When the dust settled--and I hope it did--from your divorce, and you created a new family order, was it based on division or collaboration? If you did not get the relationship help you may have benefited from, it is likely you divided the family. There is another, better way!
Often I work with families who are experiencing divorce. Whether they are in the process of deciding to stay or go, or are long gone, there are shifts that occur that benefit from thinking through. That's where the relationship help comes in!
When there is a persistence of anger, blame, injustice, inequity, and even, revenge, the family remains divided. Some co-parents don't seem to be able, or willing to, refrain from mud-slinging, off-hand comments, and living in their past. Sure, it can be difficult. I'm not for a moment suggesting that divorce is easy for anyone. It isn't. It represents dreams shattered, futures altered, and trust broken. It's difficult, painful and complicated. But, the dust can settle, the situation can be carefully assessed, and good decisions made that are in the best interests of the children.
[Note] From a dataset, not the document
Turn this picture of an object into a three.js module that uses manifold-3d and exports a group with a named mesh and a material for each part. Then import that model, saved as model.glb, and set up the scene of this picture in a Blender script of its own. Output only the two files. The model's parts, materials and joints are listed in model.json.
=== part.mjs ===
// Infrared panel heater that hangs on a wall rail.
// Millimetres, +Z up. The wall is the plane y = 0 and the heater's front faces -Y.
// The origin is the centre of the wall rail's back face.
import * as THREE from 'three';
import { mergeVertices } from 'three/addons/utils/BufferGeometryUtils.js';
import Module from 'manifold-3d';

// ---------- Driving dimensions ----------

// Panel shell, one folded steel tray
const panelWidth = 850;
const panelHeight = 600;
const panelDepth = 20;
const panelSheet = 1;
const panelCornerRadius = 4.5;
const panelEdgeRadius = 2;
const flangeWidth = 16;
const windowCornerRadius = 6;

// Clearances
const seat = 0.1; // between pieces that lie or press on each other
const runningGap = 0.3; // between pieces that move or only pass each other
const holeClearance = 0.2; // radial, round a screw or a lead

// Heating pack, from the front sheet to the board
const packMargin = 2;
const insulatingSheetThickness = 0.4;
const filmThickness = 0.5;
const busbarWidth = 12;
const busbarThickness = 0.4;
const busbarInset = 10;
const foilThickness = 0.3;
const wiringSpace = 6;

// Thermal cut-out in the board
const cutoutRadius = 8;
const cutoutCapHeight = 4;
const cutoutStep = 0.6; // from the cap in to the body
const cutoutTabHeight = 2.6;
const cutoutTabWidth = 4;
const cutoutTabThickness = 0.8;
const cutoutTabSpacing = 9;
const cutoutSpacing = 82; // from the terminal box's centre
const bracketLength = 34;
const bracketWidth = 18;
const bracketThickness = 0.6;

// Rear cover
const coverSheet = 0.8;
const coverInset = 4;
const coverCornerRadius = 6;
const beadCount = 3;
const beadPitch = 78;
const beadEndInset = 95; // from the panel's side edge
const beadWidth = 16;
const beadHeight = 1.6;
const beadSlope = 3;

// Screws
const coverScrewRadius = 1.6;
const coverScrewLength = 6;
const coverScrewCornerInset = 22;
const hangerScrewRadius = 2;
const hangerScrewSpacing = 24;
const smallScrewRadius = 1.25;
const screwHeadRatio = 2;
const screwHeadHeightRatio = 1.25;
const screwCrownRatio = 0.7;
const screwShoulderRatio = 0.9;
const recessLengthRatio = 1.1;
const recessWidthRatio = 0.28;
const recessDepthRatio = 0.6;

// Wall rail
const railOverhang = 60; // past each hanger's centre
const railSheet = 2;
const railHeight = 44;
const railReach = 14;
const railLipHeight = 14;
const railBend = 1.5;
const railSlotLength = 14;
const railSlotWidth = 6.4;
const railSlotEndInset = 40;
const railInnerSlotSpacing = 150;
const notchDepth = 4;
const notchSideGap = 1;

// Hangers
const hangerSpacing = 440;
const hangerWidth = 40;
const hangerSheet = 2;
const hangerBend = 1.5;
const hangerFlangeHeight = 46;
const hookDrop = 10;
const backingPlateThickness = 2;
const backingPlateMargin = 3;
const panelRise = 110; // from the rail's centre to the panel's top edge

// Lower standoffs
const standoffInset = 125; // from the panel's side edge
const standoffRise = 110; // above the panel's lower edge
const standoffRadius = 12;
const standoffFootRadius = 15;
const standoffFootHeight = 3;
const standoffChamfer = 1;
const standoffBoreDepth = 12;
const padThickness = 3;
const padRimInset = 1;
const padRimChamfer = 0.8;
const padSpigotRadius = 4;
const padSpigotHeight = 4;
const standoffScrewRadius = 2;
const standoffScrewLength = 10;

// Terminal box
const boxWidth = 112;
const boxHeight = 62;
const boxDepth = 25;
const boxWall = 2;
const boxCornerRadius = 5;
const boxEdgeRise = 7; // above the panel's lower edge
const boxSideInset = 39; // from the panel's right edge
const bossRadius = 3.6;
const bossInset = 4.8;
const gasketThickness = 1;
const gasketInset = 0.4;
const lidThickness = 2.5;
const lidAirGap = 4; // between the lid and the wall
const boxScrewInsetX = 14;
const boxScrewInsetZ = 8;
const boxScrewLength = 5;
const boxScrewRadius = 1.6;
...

Did your divorce divide your family? Did you let it? In some instances, of course, the family is divided for good reason: one parent is unwilling or unable to provide a stable environment for the children and they depart, by their choice or court order. If your children are used as pawns in an unending game you perpetuate, your family is divided and you like it. If your family is divided because you cannot let go of past issues, that's a choice.
In my High-Conflict Parenting classes, it often comes up between divorced people that they are still punishing each other through the children. Even if they are not bad-mouthing the other parent, they make it difficult for the custody schedule to work, or, they withhold the children, time or money. In so many ways, they are sustaining the "fight" that created the divorce, while kidding themselves that they are over it. It's so evident in their behavior, but they feel so justified. That is a divided family.
Is your divorce demonstrating collaboration? That means that you've gotten over each other and past wrongs. Or, at least, you can think yourself straight at moments you are still triggered by them. It means you have the true best interests of the children at heart, not just the words to make others think that's so. It means that you can think in ways that are bigger than yourself and can accommodate what's best for all concerned. A divorced family that collaborates realizes that everyone benefits from choices made for the best lives in this moment, not predicated on past pains. They move forward in the best interests of the children.
A collaborative family of divorce is one in which everyone--divorced parents, new partners, grandparents, etc.--seeks to provide what is truly in the best interests of the children. It's a child-centered family that lives in more than one location but all contribute to the well-thought out well-being and health of the children in every way--physically, mentally, emotionally and spiritually. It's a family that works from what is empowering, rather than what is exploitative or expedient.
A collaborative family is usually one that has received the relationship help each member needs to re-group in this healthy fashion and proceed with an empowered life for everyone.